Second, cross-check that the relationship manager really does understand the business, what is required and what would be a successful outcome of working together.

Get involved in helping them fill out the right ‘account profile' and analysis of your business. It is vital that they are able to articulate the business in an accurate way to other people - whether talking about technical details or the "big picture".

Third, help them to keep focused on what really matters. The failure to set clear priorities is a common problem with relationship managers, especially if they handle many different accounts. They tend to solve problems in the order they arise, instead of sitting back and prioritising actions.

One way of encouraging them to be more focused is to ask them to record the top three priorities agreed, and document their action plans for delivering results.

Fourth, they can be helped to win the support they need to make things happen across their own organisation.

For instance, help from senior people within the organisation might be useful. Not all relationship managers have a great deal of power internally, compared with (say) portfolio managers or heads of administration.

 

ot all relationship managers are good at driving through necessary actions or changes, and they may welcome assistance in this area.
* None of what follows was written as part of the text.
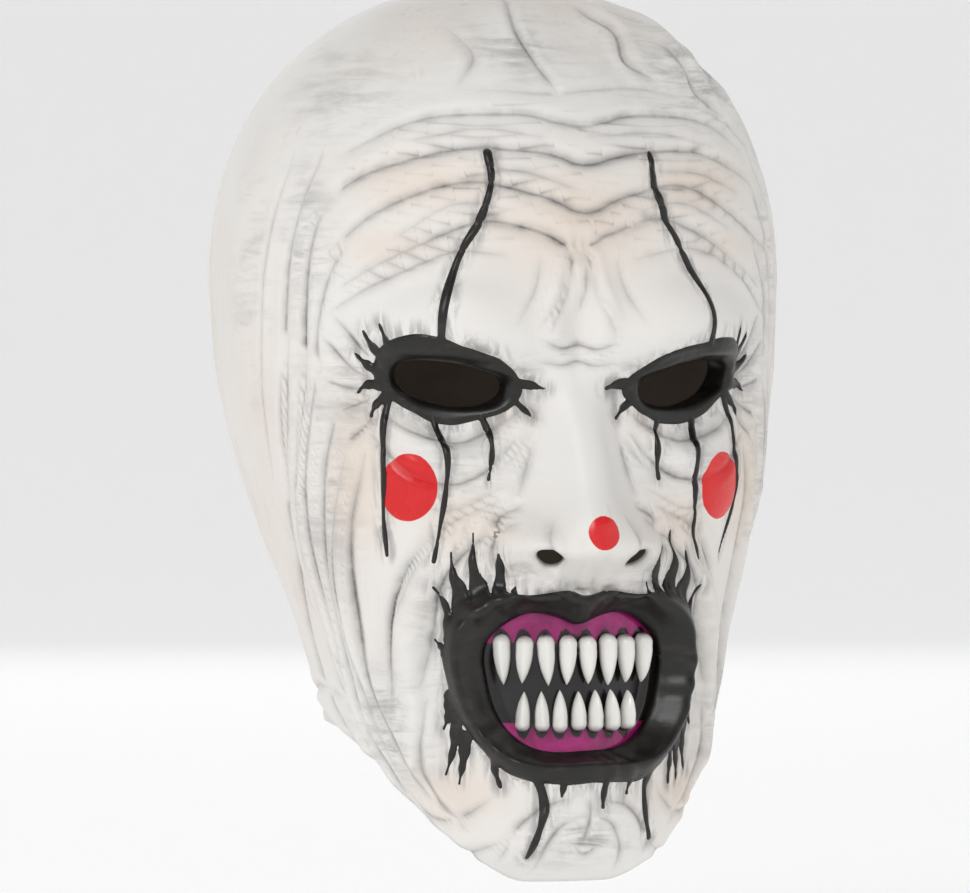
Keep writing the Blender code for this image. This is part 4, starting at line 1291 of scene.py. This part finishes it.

Finally, it is possible to instil discipline by asking them to give a clear, practical template for future meetings. Ask them when they would like to meet during the next 12 months. What is the objective for each meeting? Who else should be involved? How will they know each meeting is a success? By doing this one can plan ahead, with fewer surprises, and involve other people at appropriate times.

Managing your relationship manager in these ways shouldn't take up too much time. You will get a lot more value from the relationship managers you are given.

Ultimately, they will be better informed and equipped with the knowledge you need to make the right decisions for the pension fund.